SC: I was a physical therapist. I worked for a nursing home and for a visiting nurses association. I got married again after a couple of years, had a child. I ran a craft shop out of my home for a while. Eventually, I wrote a couple of romances. I believe it was six. Then I went to work for the public schools as a library aid, and at that time, I wrote some books that could be used to encourage kids to use research sources. That’s back when we were still using books. Then after that, I ran a bookmobile in this town for a couple of years. I’ve been very career ADD. When things get a little too easy, I always find something else.
JW: Did you lecture then about your case?
SC: Every once in a while, if somebody would come forward and ask me to do something, I’d talk about it. I don’t usually go out and advertise it to the point where I have very good friends who, when the RBG movie came out, would say to me, “Remind me again what you did?” And I would tell them and they’d go, “Oh, yeah…. Are you going to the picnic on Friday?” When I get a chance to talk about it, I’m very proud about it. The lawsuit has opened my life up and informed my life in a lot of ways, but it is not my life.

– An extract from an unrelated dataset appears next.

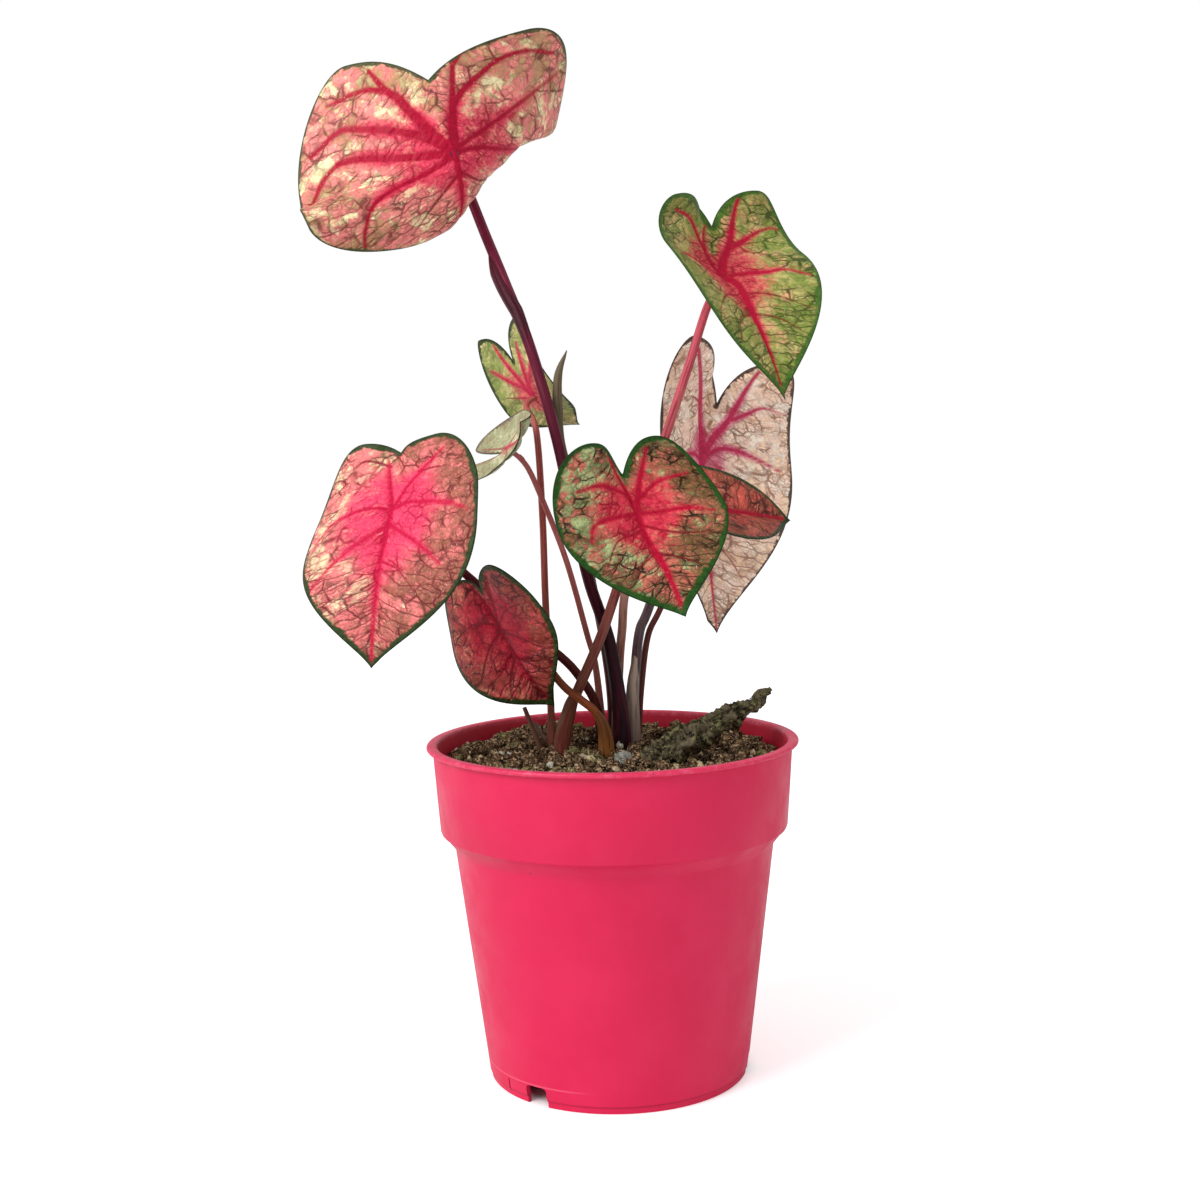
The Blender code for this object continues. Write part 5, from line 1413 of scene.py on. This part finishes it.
def buildFloor():
    mesh = bpy.data.meshes.new("studioFloor")
    half = studio["floor"] / 2
    corners = [(-half, -half, 0), (half, -half, 0), (half, half, 0), (-half, half, 0)]
    mesh.from_pydata(corners, [], [(0, 1, 2, 3)])
    finish, tree, shader = newFinish("palePaper", rough=0.8, specular=0.2)
    pale = mixColour(tree, grain(tree, objectSpot(tree), 30, 3), grey(0.9), grey(0.93))
    feed(tree, shader.inputs["Base Color"], pale)
    # It glows for the camera alone, and not under the pot, so that it doesn't light the plant.
    shader.inputs["Emission Color"].default_value = grey(1)
    seen = addNode(tree, "LightPath").outputs["Is Camera Ray"]
    away = vectorMath(tree, "SUBTRACT", objectSpot(tree), (axisX * mm, axisY * mm, 0))
    squares = [addMath(tree, "POWER", channel(tree, away, index), 2.0) for index in (0, 1)]
    away = addMath(tree, "SQRT", addMath(tree, "ADD", *squares))
    glow = addMath(tree, "MULTIPLY", seen, ease(tree, away, 0.035, 0.046, 0, studio["glow"]))
    feed(tree, shader.inputs["Emission Strength"], glow)
    mesh.materials.append(finish)
    addObject("studioFloor", mesh)


def addLamp(name, lamp):
    light = bpy.data.lights.new(name, "AREA")
    light.energy = lamp["power"]
    light.size = lamp["size"]
    item = addObject(name, light)
    item.location = lamp["place"]
    aim = Vector(studio["aim"]) - Vector(lamp["place"])
    item.rotation_euler = aim.to_track_quat("-Z", "Y").to_euler()


def addCamera():
    pitch, yaw, roll = (math.radians(camera[k]) for k in ("pitch", "yaw", "roll"))
    ahead = Vector((math.sin(yaw) * math.cos(pitch), math.cos(yaw) * math.cos(pitch), -math.sin(pitch)))
    right = Vector((math.cos(yaw), -math.sin(yaw), 0))
    up = right.cross(ahead)
    across = math.cos(roll) * right + math.sin(roll) * up
    upward = -math.sin(roll) * right + math.cos(roll) * up
    lens = bpy.data.cameras.new("photoCamera")
    lens.sensor_width = camera["sensor"]
    lens.lens = camera["sensor"] * camera["focal"] / camera["pixels"]
    lens.clip_end = 100
    item = addObject("photoCamera", lens)
    turn = Matrix((across, upward, -ahead)).transposed().to_4x4()
    spot = Vector((axisX * mm, (axisY - camera["back"]) * mm, camera["high"] * mm))
    item.matrix_world = Matrix.Translation(spot) @ turn
    bpy.context.scene.camera = item


def lightWorld():
    world = bpy.data.worlds.new("studioWorld")
    world.use_nodes = True
    tree = world.node_tree
    back = tree.nodes["Background"]
    back.inputs["Color"].default_value = grey(1)
    seen = addNode(tree, "LightPath").outputs["Is Camera Ray"]
    strength = ease(tree, seen, 0.0, 1.0, studio["ambient"], studio["backdrop"])
    feed(tree, back.inputs["Strength"], strength)
    bpy.context.scene.world = world


buildFloor()
addLamp("keyLight", studio["key"])
addLamp("fillLight", studio["fill"])
addCamera()
lightWorld()
bpy.context.scene.view_settings.view_transform = "Standard"
print("studio done")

JW: Do you have any concluding thoughts?
SC: I’ll say also what I told these kids, that windows open all the time in your life. And that particular window opened for me, and I stepped through. I did what I did then, and then I stepped back through the window. And even though I became a feminist because of that, and I look at a lot of things in my life through feminist eyes – I consider myself a feminist – I didn’t become a lawyer. I’m not really apt to get on a bus and go to a rally. I’m more private than that.
But there are other people who step through the window and stay there, like Ruth Bader Ginsburg, like Joe Levin. But there’s also a place for people who step through the window, do it and come back. I’ve done a lot of other things. I do a lot of writing. I’ve been a lighthouse keeper and written for that organization’s newsletter. I’ve, again, written some romances because I’m almost stubbornly insistent that the right to determine what my gender is, is not going to be determined by feminists either. It’s going to be determined by me and my immediate family’s needs. That’s what it is.

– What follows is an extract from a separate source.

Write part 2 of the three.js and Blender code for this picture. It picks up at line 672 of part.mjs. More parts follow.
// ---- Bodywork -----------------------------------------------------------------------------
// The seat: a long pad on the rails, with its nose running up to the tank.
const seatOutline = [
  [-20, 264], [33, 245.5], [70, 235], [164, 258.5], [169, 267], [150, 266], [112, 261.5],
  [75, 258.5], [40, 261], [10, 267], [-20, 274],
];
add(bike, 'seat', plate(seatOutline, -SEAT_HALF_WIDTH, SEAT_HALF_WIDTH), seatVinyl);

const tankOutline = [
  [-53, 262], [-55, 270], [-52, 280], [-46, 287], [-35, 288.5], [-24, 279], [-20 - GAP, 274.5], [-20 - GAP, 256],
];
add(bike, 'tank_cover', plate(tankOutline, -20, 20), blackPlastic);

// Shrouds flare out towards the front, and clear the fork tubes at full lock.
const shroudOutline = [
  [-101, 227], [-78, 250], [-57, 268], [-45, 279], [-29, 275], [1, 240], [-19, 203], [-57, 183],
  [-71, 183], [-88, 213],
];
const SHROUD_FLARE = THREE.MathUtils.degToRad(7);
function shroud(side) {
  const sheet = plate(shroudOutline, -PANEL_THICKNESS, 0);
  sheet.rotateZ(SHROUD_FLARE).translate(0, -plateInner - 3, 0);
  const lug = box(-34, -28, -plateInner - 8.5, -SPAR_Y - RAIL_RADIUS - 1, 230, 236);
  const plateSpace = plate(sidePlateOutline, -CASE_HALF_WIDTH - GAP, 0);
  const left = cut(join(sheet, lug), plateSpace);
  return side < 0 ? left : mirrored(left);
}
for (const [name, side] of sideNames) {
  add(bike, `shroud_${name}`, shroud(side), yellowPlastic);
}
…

I run a Death Cafe now. The idea is not original with me, but I run the one that’s here in Gloucester, where once a month people come and talk openly about death without whispering about it. And talk also about aging and loss, that group. I’ve done a lot of research. I’ve researched a local pauper’s lot and then talked enough people into reenacting so that we had a meet and greet with the dead. My husband was brave enough to play a man who died of a gangrene of the scrotum. Nobody else would take that role.
I have grandchildren, one of whom is going to show up here as soon as we’re through with this interview. So I’ve had a busy life that hasn’t been dedicated to that one thing I did between the ages of 23 and 27. Again, I’m really good friends with my lawyer. I joke with him, “I paid you $800 once, and now I have you for life.”